The Austin Chronicle

Broken City

Rated R, 109 min. Directed by Allen Hughes. Starring Mark Wahlberg, Russell Crowe, Catherine Zeta-Jones, Jeffrey Wright, Barry Pepper, Alona Tal, Natalie Martinez, Michael Beach, Kyle Chandler.

REVIEWED By Leah Churner, Fri., Jan. 18, 2013

Allen Hughes’ first feature to direct without his twin brother, Albert, Broken City evokes the sociological breadth and gallows humor of the Hughes Brothers’ early movies, Menace II Society (1993), Dead Presidents (1995) and the 1999 documentary, American Pimp. Wahlberg stars in this private-eye mystery as Billy Taggart, who is not the stealthiest gumshoe in the world. When caught sleuthing, Billy raises a further ruckus by pummeling the witnesses; he can’t grease any palms because he’s broke, and he’s broke because his clients keep giving him the slip on unpaid invoices. So it seems too good to be true when the mayor of New York (Crowe) personally hires Taggart to track down the lover of his wife (Zeta-Jones) two weeks before he runs for re-election. “Stick to the adultery plot – it’s sexier,” jokes the mayor, who knows the P.I. from his former days on the NYPD. But Taggart refuses to limit himself to matters of the boudoir. Naturally, there’s a dead body, an iceberg of corruption, and a cloud of doom looming over third-party innocents.

The role’s a bit boyish for Wahlberg, but the other actors steal the show anyway, particularly Pepper, tight-lipped and hollow-eyed as the incumbent-challenger Valliant, a self-described “rich Connecticut carpetbagger” with a Harvard pedigree and a social conscience; and Wright, subtly saucy here as the cold-blooded police chief, who seems to know a little too much about everything.

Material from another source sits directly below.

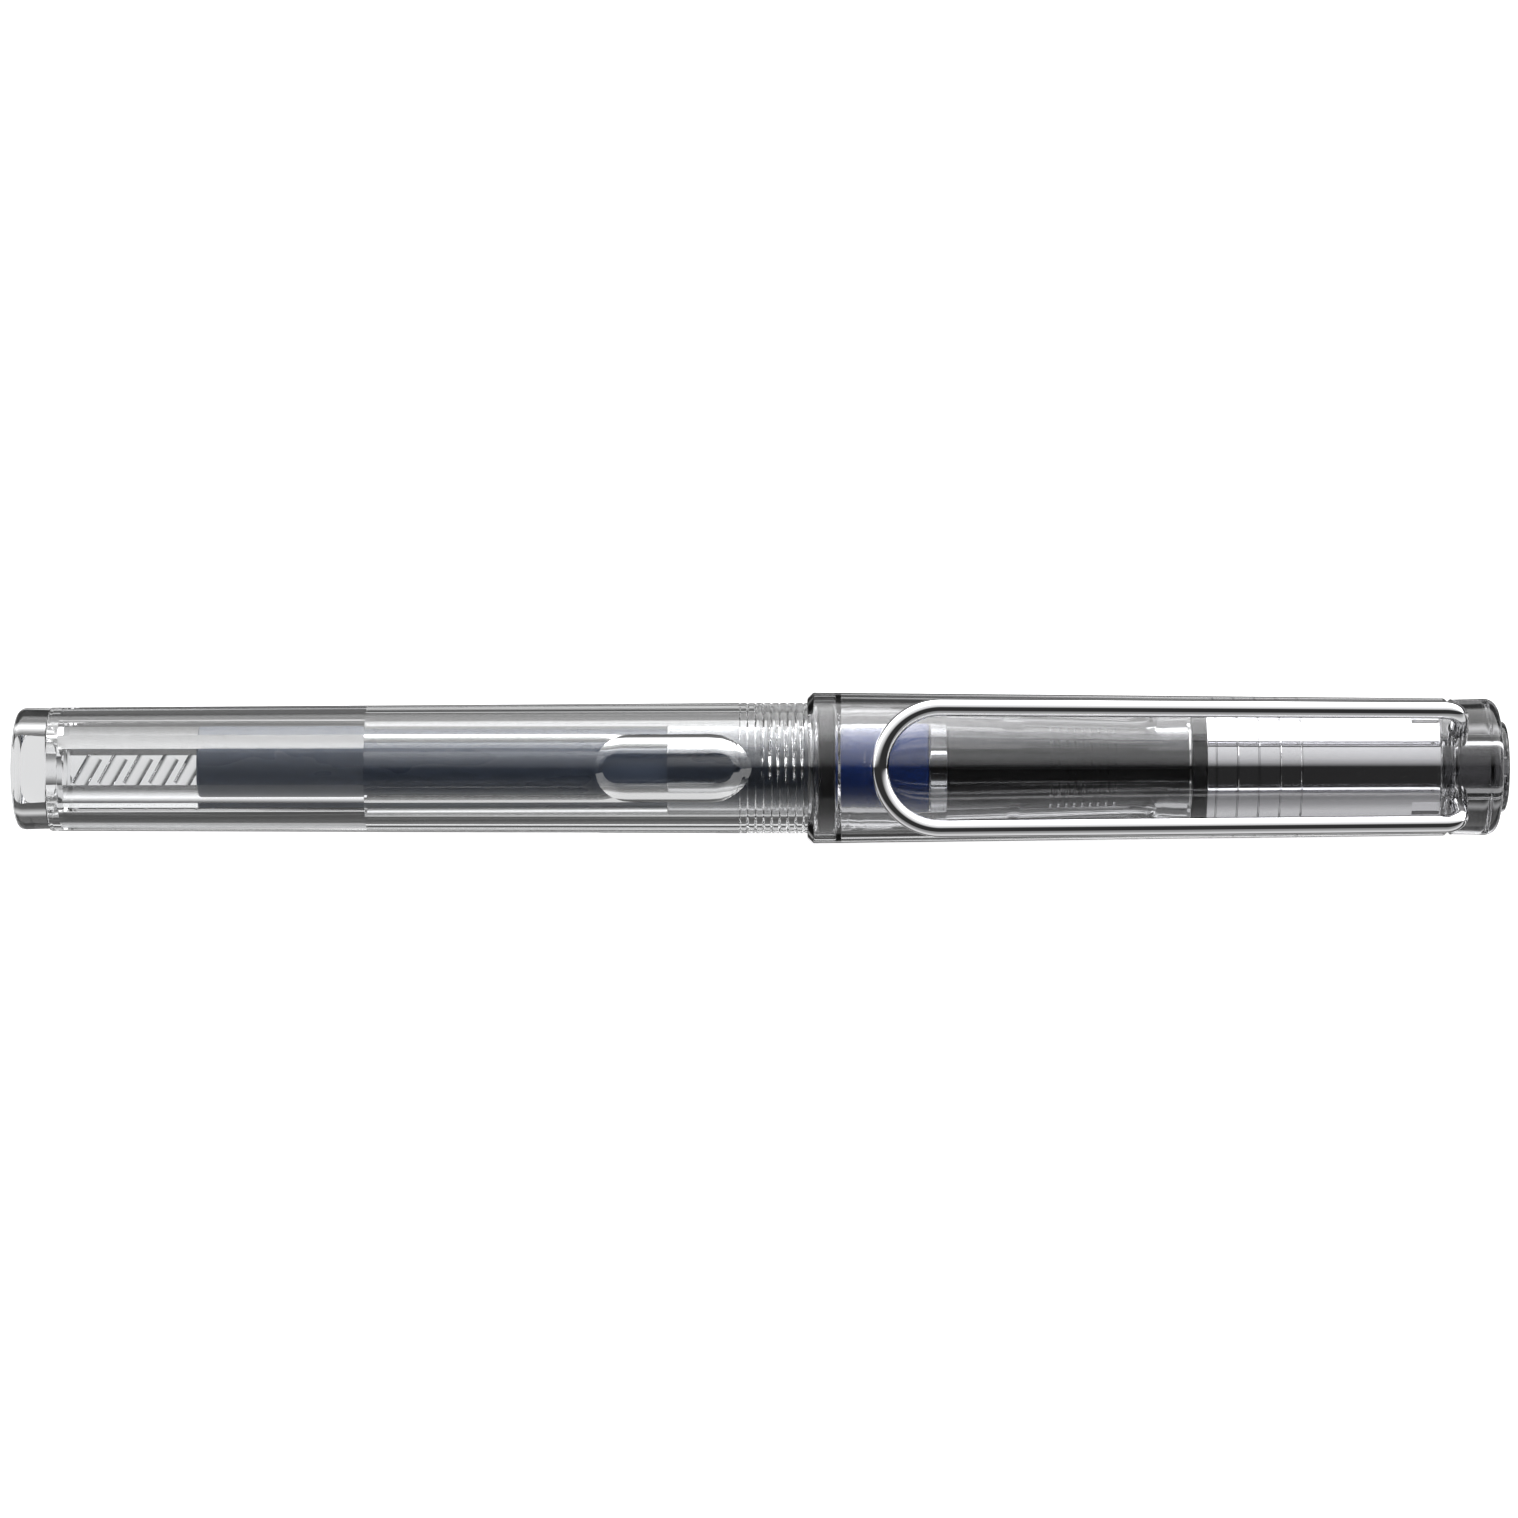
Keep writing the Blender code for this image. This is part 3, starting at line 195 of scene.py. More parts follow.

The plot, frankly, is a little confusing. Four or five subplots wander off into oblivion, and it’s occasionally hard to tell whether Hughes is winking at cliches or merely adhering to the genre handbook. In the first five minutes, we’re treated to pounding gavels, reporters swarming the courthouse steps, and jolly fat cats cavorting with decanters. But all of this cartoony nonsense must be forgiven, because Hughes manages to accomplish a feat I would have never thought cinematically possible: He creates a white-knuckle scene from a mayoral debate about zoning policy. You could’ve heard a Skittle drop in the packed house screening I attended. That, and Broken City’s terrifyingly realistic car chase – another throwback to vintage Hughes – are alone worth the price of admission.